Results of a survey of human resource executives released June 20, 2013, provide further evidence of just how difficult it is in a nonmanufacturing-based economy to quickly increase employment after an economic downturn and reveal why it could be another year or more for the unemployment rate to fall to prerecession levels.
Fifty-three percent of the HR executives polled by outplacement consultancy Challenger, Gray & Christmas Inc. said their companies implemented workforce reductions as a result of the recession that began in December 2007 and ended in June 2009. The good news is that 82 percent of companies have added new workers since January 2010. However, while 33 percent of those hiring said they were able to bring back some of their former workers, 67 percent indicated that the restaffing process started from scratch.
Meanwhile, the survey revealed that:
- Only 43 percent of the companies adding new workers have reached or surpassed the number of workers they employed before workforce reductions.
- Forty-three percent indicated that their companies will meet future demand with fewer employees, suggesting that their payrolls will never return to prerecession peaks.
- Nearly 15 percent expect to eventually return to prelayoff workforce levels.
“What we have come to know as ‘the jobless recovery’ may be the new postrecession norm as employers rebuild their workforces from scratch, take more time to vet candidates and find ways to operate with fewer workers,” said John A. Challenger, chief executive officer of Challenger, Gray & Christmas, in a statement.
Added Challenger: “All of these factors slow the rebuilding process, which has led many to perceive this jobs recovery as being especially sluggish. This perception is understandable, considering that we are now four years out from the official end of the recovery and employment is still more than 2 million jobs below the prerecession peak. However, the fact is that the economy is actually adding jobs faster compared to the last two postrecession recoveries. It is just taking longer to rebuild due to the fact that we started in a much deeper hole.”
According to the National Bureau of Economic Affairs, the Great Recession officially ended in June 2009. Even after the 18-month recession ended, payrolls continued to shrink for another seven months. Overall, the economy lost 8,736,000 jobs.
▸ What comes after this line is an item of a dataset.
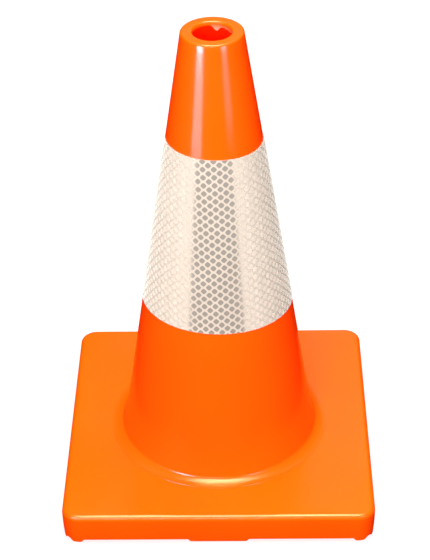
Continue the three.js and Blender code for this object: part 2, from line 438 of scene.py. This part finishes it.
def base_body():
    """From the hole over the deck, down the skirt, round its hem and back along the underside."""
    edge = DECK_EDGE_ROUND
    hem = HEM_ROUND
    hole = SPIGOT_RADIUS + CLEARANCE
    under = DECK_TOP - DECK_THICKNESS
    rim = base_loop(edge, deck_height)
    hole_top = hole_loop(hole, DECK_TOP, rim)
    loops = [hole_top]
    for i in range(1, DECK_RINGS):
        loops.append(between(hole_top, rim, i / DECK_RINGS, deck_height))
    for i in range(EDGE_STEPS + 1):
        a = math.pi / 2 * i / EDGE_STEPS
        drop = edge * (1 - math.cos(a))
        loops.append(base_loop(edge * (1 - math.sin(a)), lambda x, y: deck_height(x, y) - drop))
    for i in range(1, SKIRT_STEPS):
        t = i / SKIRT_STEPS
        z = DECK_TOP - edge + (FOOT_HEIGHT + hem - DECK_TOP + edge) * t
        loops.append(base_loop(tuck(t), lambda x, y: z + (sole_height(x, y) - FOOT_HEIGHT) * t))
    for i in range(HEM_STEPS + 1):
        a = math.pi / 2 * i / HEM_STEPS
        rise = hem * (1 - math.sin(a))
        inset = tuck(1) + hem * (1 - math.cos(a))
        loops.append(base_loop(inset, lambda x, y: sole_height(x, y) + rise))
    for i in range(HEM_STEPS + 1):
        a = math.pi / 2 * i / HEM_STEPS
        rise = hem * (1 - math.cos(a))
        inset = SKIRT_WALL - hem * (1 - math.sin(a))
        loops.append(base_loop(inset, lambda x, y: sole_height(x, y) + rise))
    loops.append(base_loop(SKIRT_WALL, level(under - 2 * MM)))
    loops.append(base_loop(SKIRT_WALL + 0.6 * MM, level(under - 0.6 * MM)))
    inner = base_loop(SKIRT_WALL + 2 * MM, level(under))
    loops.append(inner)
    hole_under = hole_loop(hole, under, rim)
    for i in range(1, UNDERSIDE_RINGS):
        loops.append(between(inner, hole_under, i / UNDERSIDE_RINGS, level(under)))
    loops.append(hole_under)
    return ring_of_loops(loops)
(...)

“To put that in perspective, more jobs were lost in this recession than in the previous three recessions combined,” Challenger noted. “Basically, every one of the 8,030,000 jobs created between August 2003 and January 2008 plus another 700,000 were wiped out. While both Democrats and Republicans have tried to blame one another for the slow jobs recovery, the fact is that there is probably little that either party could have done to quickly re-create the more than 8.5 million jobs lost as a result of the recession.”
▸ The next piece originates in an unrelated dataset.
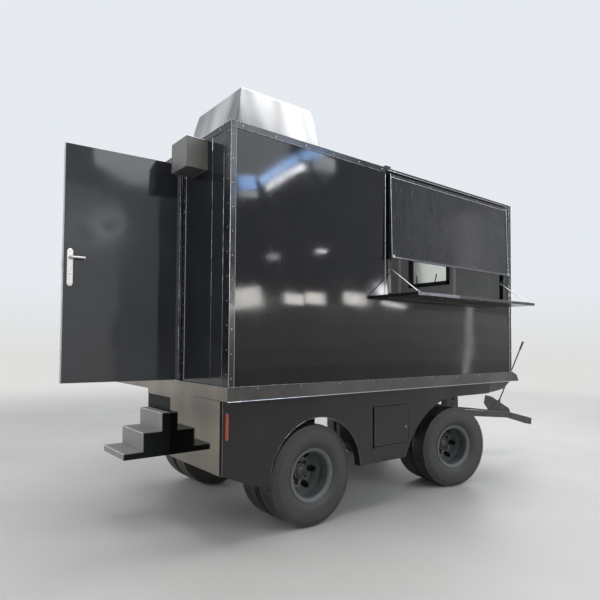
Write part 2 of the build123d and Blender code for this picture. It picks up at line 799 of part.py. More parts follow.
# Leaf springs: stepped packs in flat spans, with eyes, clamp plates and U-bolt legs; the spans of
# all leaves end at the same angles, which are those of the leaves' ends
leaf_turns = [asin((spring_half - leaf * leaf_step) / spring_r) for leaf in range(leaf_n)]
for label, axle_x, leaf_y in (
    ("rear_springs", rear_axle_x, beam_y),
    ("front_springs", turn_x, frame_y),
):
    with BuildPart() as springs:
        for side in (-1, 1):
            mid_y = side * leaf_y
            for leaf in range(leaf_n):
                upper_r = spring_r + leaf * leaf_t
                way = [-t for t in leaf_turns[leaf:]] + [0] + leaf_turns[leaf:][::-1]
                rows = [(upper_r, t) for t in way] + [(upper_r + leaf_t, t) for t in way[::-1]]
                with BuildSketch(Plane.XZ.offset(-mid_y - spring_w / 2)):
                    with BuildLine():
                        Polyline(
                            *[(axle_x + r * sin(t), pack_top + spring_r - r * cos(t)) for r, t in rows],
                            close=True,
                        )
                    make_face()
                extrude(amount=spring_w)
            for end in (-1, 1):
                with BuildSketch(Plane.XZ.offset(-mid_y - spring_w / 2)):
                    with Locations((axle_x + end * spring_half, eye_z)):
                        RegularPolygon(eye_r, eye_sides)
                extrude(amount=spring_w)
                for bolt in (-1, 1):
                    bolt_y = mid_y + bolt * (spring_w / 2 + u_bolt_r)
                    with Locations((axle_x + end * u_bolt_x, bolt_y, (clamp_low + clamp_high) / 2)):
                        Box(2 * u_bolt_r, 2 * u_bolt_r, clamp_high - clamp_low)
            for clamp_z in (clamp_low + clamp_t / 2, clamp_high - clamp_t / 2):
                with Locations((axle_x, mid_y, clamp_z)):
                    Box(clamp_l, spring_w + 4 * u_bolt_r, clamp_t)
    keep(label, springs)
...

To regain the more than 8.7 million jobs lost, the economy would have had to average nearly 230,000 new jobs per month for the past 38 months. The last time the economy achieved that type of monthly employment growth in a recovery was after the 1981-82 recession, when layoffs were heaviest in manufacturing.
Currently, the economy has averaged 162,000 net new jobs per month (through April), which is actually better than the job gains that occurred after the 2001 recession, when employers added an average of 157,000 new workers each month. After the 1990-91 recession, an average of just 85,000 new jobs were created each month during the 21 months it took to recoup the more than 1.6 million jobs that were lost.
“Today’s economy is simply not built for the type of accelerated hiring that would lower unemployment quickly,” Challenger said. “The high-skill jobs being created in this recovery require longer recruiting and interviewing processes, and low-skill jobs are not numerous enough to make a significant dent in joblessness. In areas where we do see significant hiring surges, such as retail, the jobs tend to be seasonal—meaning temporary.”
Challenger said that during the 1980s, the heaviest job losses resulting from recessions occurred in manufacturing, where faster recoveries were possible because factories could call back laid-off workers. But since then, plants have become increasingly automated, millions of jobs have shifted overseas, and the economy has transformed into one based on services and information.
“When layoffs occur in these industries, the rebuilding process is seldom as simple as calling back [those] workers,” Challenger added. “We simply do not have a sector of the economy that can create jobs as quickly as manufacturing did in its heyday. Even when major tech firms go on a hiring spree, we are talking about adding hundreds of new workers, not thousands. We will eventually reach and surpass the prerecession peak employment level, but anyone who thought it would occur within two to four years after the end of the recession had unrealistic expectations.”